## SOURCE MATERIAL

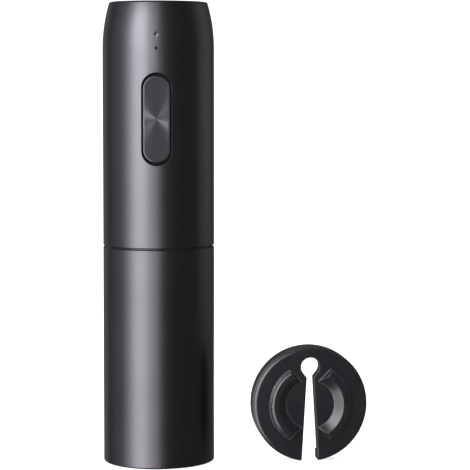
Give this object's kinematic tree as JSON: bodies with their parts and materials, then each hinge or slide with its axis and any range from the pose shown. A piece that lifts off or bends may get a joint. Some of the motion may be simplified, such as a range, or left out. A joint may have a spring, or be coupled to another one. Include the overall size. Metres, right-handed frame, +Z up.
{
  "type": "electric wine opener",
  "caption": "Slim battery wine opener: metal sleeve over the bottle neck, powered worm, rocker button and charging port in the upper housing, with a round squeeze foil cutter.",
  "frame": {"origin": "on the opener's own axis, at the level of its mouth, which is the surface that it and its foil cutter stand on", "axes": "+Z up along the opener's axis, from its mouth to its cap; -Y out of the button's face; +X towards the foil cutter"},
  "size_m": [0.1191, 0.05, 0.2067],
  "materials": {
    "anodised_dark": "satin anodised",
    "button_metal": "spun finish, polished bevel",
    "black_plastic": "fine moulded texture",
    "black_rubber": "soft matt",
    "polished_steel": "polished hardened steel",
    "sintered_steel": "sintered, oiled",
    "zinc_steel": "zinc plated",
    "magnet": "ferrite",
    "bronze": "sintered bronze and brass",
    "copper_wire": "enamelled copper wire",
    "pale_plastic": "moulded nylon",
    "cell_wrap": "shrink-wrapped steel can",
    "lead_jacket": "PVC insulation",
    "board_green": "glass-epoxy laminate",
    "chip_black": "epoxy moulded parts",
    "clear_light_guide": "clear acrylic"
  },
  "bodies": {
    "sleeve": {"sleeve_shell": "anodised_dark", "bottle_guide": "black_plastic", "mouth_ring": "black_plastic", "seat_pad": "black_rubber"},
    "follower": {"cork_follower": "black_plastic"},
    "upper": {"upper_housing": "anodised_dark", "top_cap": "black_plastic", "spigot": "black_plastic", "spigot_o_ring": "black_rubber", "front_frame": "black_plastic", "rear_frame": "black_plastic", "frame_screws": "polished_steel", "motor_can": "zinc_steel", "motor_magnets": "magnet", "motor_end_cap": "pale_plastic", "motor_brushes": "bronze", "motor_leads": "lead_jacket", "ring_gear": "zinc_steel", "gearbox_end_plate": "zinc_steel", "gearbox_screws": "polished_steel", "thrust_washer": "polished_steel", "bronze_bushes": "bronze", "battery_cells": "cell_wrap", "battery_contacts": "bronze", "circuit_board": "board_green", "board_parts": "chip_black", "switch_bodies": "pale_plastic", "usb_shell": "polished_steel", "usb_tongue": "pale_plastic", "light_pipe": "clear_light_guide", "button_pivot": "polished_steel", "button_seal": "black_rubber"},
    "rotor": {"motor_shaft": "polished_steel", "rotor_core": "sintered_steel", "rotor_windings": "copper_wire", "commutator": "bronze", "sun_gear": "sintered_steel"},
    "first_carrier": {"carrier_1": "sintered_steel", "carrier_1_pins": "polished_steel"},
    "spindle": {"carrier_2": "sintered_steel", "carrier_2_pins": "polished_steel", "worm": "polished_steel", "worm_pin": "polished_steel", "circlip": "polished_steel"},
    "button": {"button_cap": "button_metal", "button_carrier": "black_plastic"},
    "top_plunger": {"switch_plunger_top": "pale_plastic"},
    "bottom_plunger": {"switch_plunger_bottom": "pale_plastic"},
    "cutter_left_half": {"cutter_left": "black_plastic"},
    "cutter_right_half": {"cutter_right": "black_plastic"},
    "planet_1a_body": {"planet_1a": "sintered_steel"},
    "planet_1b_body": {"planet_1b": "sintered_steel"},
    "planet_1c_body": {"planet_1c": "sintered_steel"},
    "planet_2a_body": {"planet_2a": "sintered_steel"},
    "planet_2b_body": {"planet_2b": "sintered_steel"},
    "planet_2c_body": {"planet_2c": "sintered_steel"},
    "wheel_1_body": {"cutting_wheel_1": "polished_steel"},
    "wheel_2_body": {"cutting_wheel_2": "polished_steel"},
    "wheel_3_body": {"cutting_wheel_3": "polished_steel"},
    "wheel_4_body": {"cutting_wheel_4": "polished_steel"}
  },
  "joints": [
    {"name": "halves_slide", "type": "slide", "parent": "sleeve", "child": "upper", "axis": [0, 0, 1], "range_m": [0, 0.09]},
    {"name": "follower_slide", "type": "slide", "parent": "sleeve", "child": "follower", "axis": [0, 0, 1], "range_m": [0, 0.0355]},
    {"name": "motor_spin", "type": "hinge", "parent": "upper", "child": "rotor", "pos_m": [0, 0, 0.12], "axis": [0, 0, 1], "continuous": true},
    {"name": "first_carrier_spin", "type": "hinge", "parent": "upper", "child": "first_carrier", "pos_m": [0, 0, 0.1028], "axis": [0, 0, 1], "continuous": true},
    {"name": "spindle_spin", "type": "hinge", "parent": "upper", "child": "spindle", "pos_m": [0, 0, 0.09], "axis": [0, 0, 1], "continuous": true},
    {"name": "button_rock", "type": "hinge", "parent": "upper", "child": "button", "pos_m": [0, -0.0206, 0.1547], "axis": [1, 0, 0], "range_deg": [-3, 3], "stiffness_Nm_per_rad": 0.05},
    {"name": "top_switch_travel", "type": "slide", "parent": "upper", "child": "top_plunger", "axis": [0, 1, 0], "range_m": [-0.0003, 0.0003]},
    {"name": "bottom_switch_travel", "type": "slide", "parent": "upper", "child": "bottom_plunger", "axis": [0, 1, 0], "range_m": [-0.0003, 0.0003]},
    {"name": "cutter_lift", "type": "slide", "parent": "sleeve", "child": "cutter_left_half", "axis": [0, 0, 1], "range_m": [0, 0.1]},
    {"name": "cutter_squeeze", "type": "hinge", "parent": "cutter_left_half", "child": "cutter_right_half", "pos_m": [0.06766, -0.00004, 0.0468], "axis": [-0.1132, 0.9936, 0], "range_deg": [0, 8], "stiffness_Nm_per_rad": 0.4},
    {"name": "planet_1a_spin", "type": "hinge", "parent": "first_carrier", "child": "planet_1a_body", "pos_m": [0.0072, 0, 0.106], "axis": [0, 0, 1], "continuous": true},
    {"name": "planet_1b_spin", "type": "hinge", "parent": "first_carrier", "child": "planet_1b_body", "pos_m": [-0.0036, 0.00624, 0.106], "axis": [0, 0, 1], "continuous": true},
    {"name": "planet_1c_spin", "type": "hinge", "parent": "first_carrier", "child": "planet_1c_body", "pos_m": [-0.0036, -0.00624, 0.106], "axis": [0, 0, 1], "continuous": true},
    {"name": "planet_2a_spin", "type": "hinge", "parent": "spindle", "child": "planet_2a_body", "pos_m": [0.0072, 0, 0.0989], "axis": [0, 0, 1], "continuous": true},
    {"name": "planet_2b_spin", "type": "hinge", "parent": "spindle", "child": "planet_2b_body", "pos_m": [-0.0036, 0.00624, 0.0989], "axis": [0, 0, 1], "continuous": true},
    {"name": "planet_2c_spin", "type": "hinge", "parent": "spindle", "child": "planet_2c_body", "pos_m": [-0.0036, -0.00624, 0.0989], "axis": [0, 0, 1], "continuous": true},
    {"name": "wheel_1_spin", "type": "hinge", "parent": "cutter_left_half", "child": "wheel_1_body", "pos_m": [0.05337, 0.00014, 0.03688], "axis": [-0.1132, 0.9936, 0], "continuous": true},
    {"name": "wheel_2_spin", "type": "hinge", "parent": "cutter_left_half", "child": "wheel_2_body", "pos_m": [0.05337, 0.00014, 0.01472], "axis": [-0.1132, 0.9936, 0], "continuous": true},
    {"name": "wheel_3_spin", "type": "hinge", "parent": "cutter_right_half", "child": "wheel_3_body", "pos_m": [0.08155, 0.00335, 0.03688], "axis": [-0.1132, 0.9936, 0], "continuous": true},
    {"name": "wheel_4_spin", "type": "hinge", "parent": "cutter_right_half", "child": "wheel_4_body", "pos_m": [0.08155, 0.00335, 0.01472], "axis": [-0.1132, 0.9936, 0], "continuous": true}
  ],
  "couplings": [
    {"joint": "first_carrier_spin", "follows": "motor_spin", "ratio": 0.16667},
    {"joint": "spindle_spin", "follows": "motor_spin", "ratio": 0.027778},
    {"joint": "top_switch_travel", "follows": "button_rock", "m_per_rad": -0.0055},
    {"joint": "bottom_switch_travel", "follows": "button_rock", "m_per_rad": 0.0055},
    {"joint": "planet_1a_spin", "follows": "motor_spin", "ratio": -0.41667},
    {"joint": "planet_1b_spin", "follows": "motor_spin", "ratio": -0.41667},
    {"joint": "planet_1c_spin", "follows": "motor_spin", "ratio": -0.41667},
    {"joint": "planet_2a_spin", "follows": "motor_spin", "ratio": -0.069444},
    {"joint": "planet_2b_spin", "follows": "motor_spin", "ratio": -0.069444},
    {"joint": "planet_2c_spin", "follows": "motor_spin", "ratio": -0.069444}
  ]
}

## TASK DETAILS
Determine the number of lines containing "slide". Write only that number.

## FINAL ANSWER
6